The Adventures Of Roderick Random

Today I finished reading

This picaresque novel, first published in 1748 describes the developmental decades of the life of an apparently orphaned child during the 1730s and ’40s; an age when schooling depended on someone’s ability to pay, and not question the teaching methods; when honour and duty were of paramount importance except where duplicity and self-interest were the norm; when whoring and debauchery were fair game, although the reputation of a truly beloved was a prime consideration promoting respectful restraint; when press gangs and recruiting sergeants roamed city streets after hours, capturing drunkards who would find themselves in the morning enlisted as unwilling sailors or soldiers of the king; when a ship’s captain could rule his crewmen’s lives and death; when gentlemen could carry swords and pistols and duel for satisfaction; when the gaming tables could make or break a fortune; when power was dependent on social status rather than merit; when law favoured the rich and let the poor go hang. We learn of our eponymous hero’s schooldays, his learning and backgrounds, his paramours and his one true love; his seafaring, his soldiering, his impressment, his duels, his naval and land battles, his imprisonment, his friends and his enemies; his gullibility, his sensibility, his naivety, his impetuous temper, his loyalty and his sense of honour. The author has good descriptive skills and a dry sense of humour: all is presented in almost 500 pages of packed, yet flowing, prose, with scarcely any white paper visible; nevertheless, provided readers can tolerate such lengthy literature from an age before film, internet, and the mobile phone speeded up communication to such an extent that reading no longer fills candlelit evenings, and can manage vocabulary of three hundred years ago, yet remarkably intelligible to modern readers with the stamina for up to five unbroken printed sheets at a time, sometimes taking up a whole, albeit short, chapter, unless they are relieved by one of

Frank Martin’s skilful wood engravings that perfectly reflect the period and the text, their placement perhaps planned for precisely that purpose.

This evening we dined on Jackie’s classic cottage pie; crunchy carrots and firm Brussels sprouts, with which she and I finished yesterday’s wines.

Changing Prints

Today the constantly leaking skies remained grizzling throughout.
This afternoon, in the drizzle, Jackie and I transported a superfluous chair to the Oakhaven  Hospice Shop in Highcliffe. They were pleased to receive it.
Nicki and Andrew were conveying more of Elizabeth’s belongings from storage to her new house. We drove on to Pilley for a drink with these three in the Fleur de Lys. We enjoyed a pleasant conversation before the others set about their work and we returned home.
In speaking about how I came by my Warwinter book of drawings, I was reminded that I had not changed the display print for some time.
Our downstairs loo is entitled The Print Room because it is decorated with a random collection of prints, some of which, like the above-mentioned set are intended constantly to make way for others.
I put this right later today, replacing

THE TRANSFER OF FOOD FROM COUNTRY TO TOWN WAS PROHIBITED

with
EVACUATION ORDEAL. PEOPLE RESCUED THEIR PROPERTY BY EVERY AVAILABLE MEANS

These stark black and white illustrations convey the reality of that terrible winter of occupation.
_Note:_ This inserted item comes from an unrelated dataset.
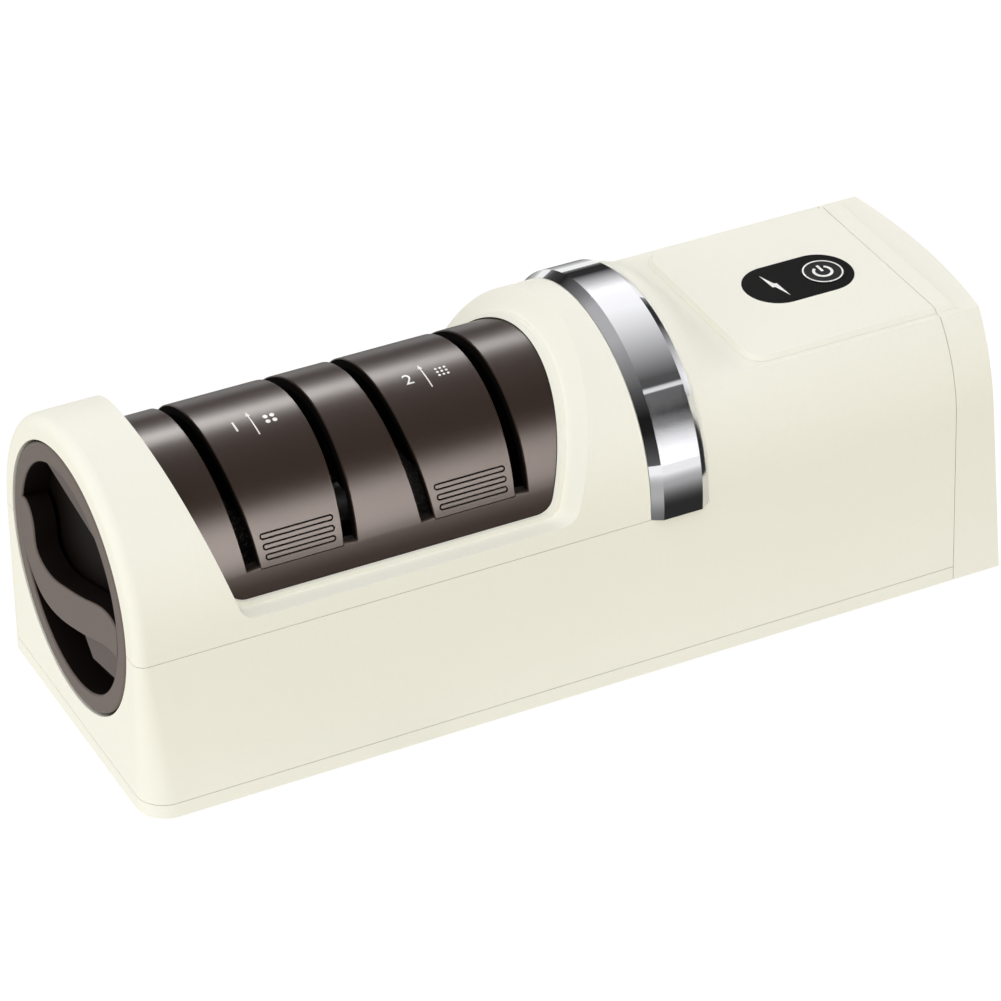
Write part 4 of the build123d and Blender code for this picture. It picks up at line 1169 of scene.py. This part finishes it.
@dataclass
class ControlWindow(SubAssembly):
    """The glossy window on the deck, with the power button and the charging symbol."""

    print_thickness: float = 0.1 * MM
    ring_radius: float = 5.3 * MM  # outside of the ring printed on the button
    ring_line: float = 0.42 * MM
    ring_steps: int = 96
    symbol_radius: float = 2.35 * MM
    symbol_line: float = 0.75 * MM
    symbol_gap: float = math.radians(32.0)  # half the opening at the symbol's top
    symbol_steps: int = 72
    bar_top: float = 3.0 * MM
    bar_foot: float = 0.1 * MM
    bolt_outline: tuple[tuple[float, float], ...] = (
        (-1.25 * MM, 5.5 * MM),
        (-0.85 * MM, -0.7 * MM),
        (-0.1 * MM, -0.9 * MM),
        (1.35 * MM, -6.0 * MM),
        (1.05 * MM, 0.5 * MM),
        (0.3 * MM, 0.7 * MM),
    )

    def build(self) -> None:
        """Finish the window."""
        self.coat(Finishes.lens, "control_lens")
        self.coat(Finishes.button, "power_button")
        self.coat(Finishes.clear, "light_pipe")
        low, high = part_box("power_button")
        centre = Vector(((low.x + high.x) / 2, 0.0, high.z))
        middle_line = self.ring_radius - self.ring_line / 2
        ring = flat_ring("button_ring", middle_line, self.ring_line, self.ring_steps)
        self.lay(ring, centre, Body.BUTTON)
        self.lay(self.power_symbol(), centre, Body.BUTTON)
        pipe_low, pipe_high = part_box("light_pipe")
        _, lens_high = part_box("control_lens")
        place = Vector(((pipe_low.x + pipe_high.x) / 2, 0.0, lens_high.z))
        self.lay(flat_outline("charge_symbol", self.bolt_outline), place, Body.HOUSING)

    def power_symbol(self) -> bpy.types.Object:
        """Make the broken ring with its bar.

        Returns:
            The flat symbol.
        """
        ring = flat_ring(
            "power_symbol_ring", self.symbol_radius, self.symbol_line, self.symbol_steps
        )
        drop_vertices(ring, lambda point: abs(math.atan2(point.x, point.y)) < self.symbol_gap)
        half = self.symbol_line / 2
        corners = [
            (-half, self.bar_foot),
            (half, self.bar_foot),
            (half, self.bar_top),
            (-half, self.bar_top),
        ]
        return join([ring, flat_outline("power_symbol_bar", corners)], "power_symbol")

    def lay(self, piece: bpy.types.Object, place: Vector, body: Body) -> None:
        """Give a flat symbol its thickness and lay it on the window.

        Args:
            piece: The symbol, flat about the origin.
            place: Where its middle goes.
            body: The body that carries it.
        """
        thicken(piece, self.print_thickness)
        piece.location = place
        finish_print(settle(piece), body)


@dataclass
class Works(SubAssembly):
    """What the casing holds: battery, boards, motor, chamber and wheels."""

    def build(self) -> None:
        """Finish the works."""
        self.coat(Finishes.board, "circuit_board", "charge_board")
        self.coat(Finishes.black, "board_components", "tact_switch", "battery_holder")
        self.coat(Finishes.black, "chamber_liner", "lock_ring", "motor_bracket")
        self.coat(Finishes.black, "motor_end_bell", "wheel_hubs")
        self.coat(Finishes.charcoal, "switch_plunger", "drive_dog", "spindle_dog")
        self.coat(Finishes.charcoal, "spindle_spacers")
        self.coat(Finishes.steel, "board_screws", "motor_screws", "charging_socket")
        self.coat(Finishes.steel, "motor_shaft", "spindle_shaft")
        self.coat(Finishes.can, "motor_can")
        self.coat(Finishes.wrap, "battery_cells")
        self.coat(Finishes.brass, "battery_contacts")
        self.coat(Finishes.copper, "commutator")
        self.coat(Finishes.magnet, "stator_magnets")
        self.coat(Finishes.carbon, "motor_brushes")
        self.coat(Finishes.iron, "armature")
        self.coat(Finishes.coarse, "coarse_wheels")
        self.coat(Finishes.fine, "fine_wheels")


# ---------------------------------------------------------------- studio


@dataclass(frozen=True)
class Camera:
    """The camera, placed from the knob's face."""

    offset: tuple[float, float, float] = (-0.350026, -0.902877, 0.722319)
    yaw: float = math.radians(27.39)
    pitch: float = math.radians(34.16)
    roll: float = math.radians(0.19)
    lens: float = 174.75  # millimetres
    sensor: float = 36.0  # millimetres
    nearest: float = 0.01
    furthest: float = 100.0

    def build(self) -> None:
        """Add the camera."""
        data = bpy.data.cameras.new("camera")
        data.lens = self.lens
        data.sensor_width = self.sensor
        data.clip_start = self.nearest
        data.clip_end = self.furthest
        camera = bpy.data.objects.new("camera", data)
        turn = (
            Matrix.Rotation(-self.yaw, 4, "Z")
            @ Matrix.Rotation(math.pi / 2 - self.pitch, 4, "X")
            @ Matrix.Rotation(self.roll, 4, "Z")
        )
        face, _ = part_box("knob")
        place = Vector(self.offset) + Vector((face.x, 0.0, 0.0))
        camera.matrix_world = Matrix.Translation(place) @ turn
        bpy.context.scene.collection.objects.link(camera)
        bpy.context.scene.camera = camera


@dataclass(frozen=True)
class Floor:
    """The pale floor, which the camera sees as white and which keeps a faint shadow."""

    side: float = 30.0
    tint: Colour = (0.82, 0.78, 0.64, 1.0)
    mottle: float = 0.015
    mottle_scale: float = 6.0
    white: float = 1.06  # brightness to the camera
    white_share: float = 0.9  # the rest shows the shadow
    through_level: float = 0.7  # brightness through clear pieces
    near_gloss: float = 0.5  # what gloss sees before the knob
    card_depth: float = 0.47  # how much darker gloss sees it beside the sharpener
    past_card: float = 0.4  # how much of that comes back past the card
    far_gloss: float = 0.6  # how much brighter gloss sees it far away
    card_edge: tuple[float, float] = (0.12, 0.26)  # fade of the dark card, across
    card_front: tuple[float, float] = (-0.05, 0.01)  # fade at the card's end, towards the knob
    far_fade: tuple[float, float] = (0.22, 0.6)
    glow: float = 1.1  # light that the floor sends up beside the sharpener
    glow_share: float = 0.5
    glow_fade: tuple[float, float] = (0.06, 0.16)

    def build(self) -> None:
        """Add the floor."""
        deselect()
        bpy.ops.mesh.primitive_plane_add(size=self.side)
        floor = name_new("floor")
        floor.data.materials.append(self.material())

    def material(self) -> bpy.types.Material:
        """Make the floor's material.

        Returns:
            The material.
        """
        material = bpy.data.materials.new("floor_white")
        material.use_nodes = True
        canvas = Canvas(material.node_tree)
        seen, glossy, through, matt_ray = canvas.rays(
            "Is Camera Ray", "Is Glossy Ray", "Is Transmission Ray", "Is Diffuse Ray"
        )
        along, across, _ = canvas.axes()
        away = (across * across).root()
        # Gloss sees the floor dark beside the sharpener and white further off, as under a card.
        card = self.card_depth - self.past_card * away.ramp(*self.card_edge)
        level = self.near_gloss - card * along.ramp(*self.card_front)
        level = level + self.far_gloss * away.ramp(*self.far_fade)
        white = self.white * seen + glossy * level + self.through_level * through
        light = {"Color": WHITE, "Strength": white + self.glow * matt_ray}
        glow = canvas.node("ShaderNodeEmission", inputs=light)
        lit = self.glow_share * matt_ray * (1 - away.ramp(*self.glow_fade))
        share = self.white_share * seen + glossy + self.through_level * through + lit
        mottle = canvas.noise(self.mottle_scale)
        tint = canvas.mix(mottle, shade(self.tint, 1 - self.mottle), self.tint)
        matt = canvas.node("ShaderNodeBsdfDiffuse", inputs={"Color": tint})
        mixed = canvas.node(
            "ShaderNodeMixShader", inputs={0: share, 1: matt.outputs[0], 2: glow.outputs[0]}
        )
        canvas.node("ShaderNodeOutputMaterial", inputs={"Surface": mixed.outputs[0]})
        return material


@dataclass(frozen=True)
class Strip:
    """A narrow bright lamp along X that only gloss shows."""

    place: float  # angle round X, from the user's side over the top, 0 to 1
    half: float
    fade: float
    brightness: float


@dataclass(frozen=True)
class Room:
    """The even light of the room, with soft boxes and strip lamps that only gloss shows."""

    matt_level: float = 0.8  # brightness of the room for matt surfaces
    blue: float = 1.01  # blue of the boxes' light over its red and green
    strips: tuple[Strip, ...] = (
        Strip(0.778, 0.018, 0.035, 27.0),
        Strip(0.145, 0.065, 0.1, 30.0),
    )
    strip_start: tuple[float, float] = (0.05, 0.15)  # X of the direction where the strips start
    strip_end: tuple[float, float] = (0.388, 0.396)
    near_side: tuple[float, float] = (-0.05, 0.2)  # fade from the end boxes to the side boxes
    # The boxes are places round X, 0 to 1 from the user's side over the top, and brightness.
    side_boxes: tuple[tuple[float, float], ...] = (
        (0.0, 1.25),
        (0.06, 1.2),
        (0.105, 0.78),
        (0.15, 0.2),
        (0.195, 0.015),
        (0.24, 0.1),
        (0.278, 0.13),
        (0.282, 0.95),
        (0.293, 0.75),
        (0.301, 0.09),
        (0.331, 0.1),
        (0.376, 0.24),
        (0.422, 0.4),
        (0.467, 0.56),
        (0.512, 0.72),
        (0.557, 0.88),
        (0.648, 1.15),
        (0.78, 1.25),
        (0.828, 0.74),
        (0.872, 0.37),
        (0.917, 0.035),
        (0.97, 0.03),
        (1.0, 0.3),
    )
    end_boxes: tuple[tuple[float, float], ...] = (
        (0.0, 0.12),
        (0.075, 0.05),
        (0.13, 0.016),
        (0.192, 0.012),
        (0.25, 0.05),
        (0.31, 0.11),
        (0.422, 0.3),
        (0.523, 0.49),
        (0.613, 0.52),
        (0.693, 0.5),
        (0.765, 0.24),
        (0.832, 0.12),
        (0.893, 0.02),
        (0.952, 0.06),
        (1.0, 0.2),
    )

    def build(self) -> None:
        """Light the room."""
        world = bpy.data.worlds.new("room")
        bpy.context.scene.world = world
        world.use_nodes = True
        canvas = Canvas(world.node_tree)
        along, across, up = canvas.axes("Generated")
        # Round the X axis: 0 on the user's side, 0.5 overhead and 1 on the far side.
        angle = up.angle_over(0 - across) / math.pi
        boxes = canvas.mix(
            along.ramp(*self.near_side),
            self.ring_of_boxes(canvas, angle, self.end_boxes),
            self.ring_of_boxes(canvas, angle, self.side_boxes),
        )
        glare = self.strip_light(canvas, angle, along)
        glossy, seen = canvas.rays("Is Glossy Ray", "Is Camera Ray")
        plain = canvas.mix(seen, shade(WHITE, self.matt_level), WHITE)
        colour = canvas.mix(glossy, plain, canvas.mix(1.0, boxes, glare, "ADD"))
        light = {"Color": colour, "Strength": 1.0}
        backdrop = canvas.node("ShaderNodeBackground", inputs=light)
        canvas.node("ShaderNodeOutputWorld", inputs={"Surface": backdrop.outputs[0]})

    def ring_of_boxes(
        self, canvas: Canvas, angle: Value, boxes: Sequence[tuple[float, float]]
    ) -> bpy.types.NodeSocket:
        """Give the brightness of the soft boxes round the X axis.

        Args:
            canvas: The room's node tree.
            angle: The angle of the direction looked in.
            boxes: Places and their brightness.

        Returns:
            The colour socket.
        """
        stops = [(place, (level, level, level * self.blue, 1.0)) for place, level in boxes]
        ramp = canvas.node("ShaderNodeValToRGB", {"stops": stops}, {"Fac": angle})
        return ramp.outputs["Color"]

    def strip_light(self, canvas: Canvas, angle: Value, along: Value) -> bpy.types.NodeSocket:
        """Give the brightness of the strip lamps.

        Args:
            canvas: The room's node tree.
            angle: The angle of the direction looked in.
            along: The direction's X.

        Returns:
            The colour socket.
        """
        reached = along.ramp(*self.strip_start) - along.ramp(*self.strip_end)
        light = reached * sum(
            angle.peak(strip.place, strip.half, strip.fade) * strip.brightness
            for strip in self.strips
        )
        white = canvas.node("ShaderNodeCombineColor", inputs={0: light, 1: light, 2: light})
        return white.outputs["Color"]


@dataclass(frozen=True)
class Lamp:
    """A soft square lamp that faces the sharpener and that gloss doesn't show."""

    name: str
    watts: float
    place: tuple[float, float, float]
    tint: tuple[float, float, float] = (1.0, 1.0, 1.0)
    side: float = 1.1
    aim: tuple[float, float, float] = (0.0, 0.0, 0.04)

    def build(self) -> None:
        """Hang the lamp."""
        data = bpy.data.lights.new(self.name, "AREA")
        data.energy = self.watts
        data.color = self.tint
        data.size = self.side
        lamp = bpy.data.objects.new(self.name, data)
        ray = Vector(self.aim) - Vector(self.place)
        lamp.location = self.place
        lamp.rotation_mode = "QUATERNION"
        lamp.rotation_quaternion = ray.to_track_quat("-Z", "Y")
        lamp.visible_glossy = False
        bpy.context.scene.collection.objects.link(lamp)


@dataclass(frozen=True)
class Studio:
    """The camera, the floor, the room and its lamps."""

    camera: Camera = Camera()
    floor: Floor = Floor()
    room: Room = Room()
    key: Lamp = Lamp("key", 3.5, (-0.45, -0.35, 1.5))
    fill: Lamp = Lamp("fill", 7.0, (-1.6, -0.45, 0.35), tint=(0.93, 0.96, 1.0))

    def build(self) -> None:
        """Set up the studio."""
        for thing in (self.camera, self.floor, self.room, self.key, self.fill):
            thing.build()
            log.info("set up the %s", type(thing).__name__.lower())
        bpy.context.scene.view_settings.view_transform = "Standard"


def main() -> None:
    """Dress the sharpener and set up the studio."""
    logging.basicConfig(level=logging.INFO, format="%(message)s")
    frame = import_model()
    nodes = frame["nodes"]
    for part in (Shells(nodes), Drum(nodes), Knob(nodes), ControlWindow(nodes), Works(nodes)):
        log.info("building %s", type(part).__name__)
        part.build()
    Studio().build()


if __name__ == "__main__":
    main()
This is the top section of one of the walls. Beneath the Warwinter picture is a signed print number 51/90 of Hidden Depths by Chris Noble. Alongside hangs a framed set of Chapter Headings to Suzannah Whatman’s Housekeeping Book, being the signed prints by Frank Martin decorating the Geoffrey Bles publication of 1956. This is number 13 priced at 1 guinea each.

Elizabeth returned to spend a few more days with us until her new home is sufficiently habitable. This evening we drove back over to The Fleur de Lys for a celebration meal. The ladies shared a fish platter starter, while my choice was cream of tomato soup with fresh, crusty, bread. Elizabeth and I both chose chicken and ham pie with mashed potato and perfect mange touts and curly kale; Jackie thoroughly enjoyed  vegetable open ravioli. My wife and sister both chose a peanut butter parfait dessert with lots of other delicacies, such as chocolate. I chose the excellently flavoured brioche a marmalade budding with custard and vanilla ice cream. Jackie drank Blue Moon while Elizabeth and I drank El Volquita Tempranillo 2017. The service was as friendly and efficient as always, and the food exquisite.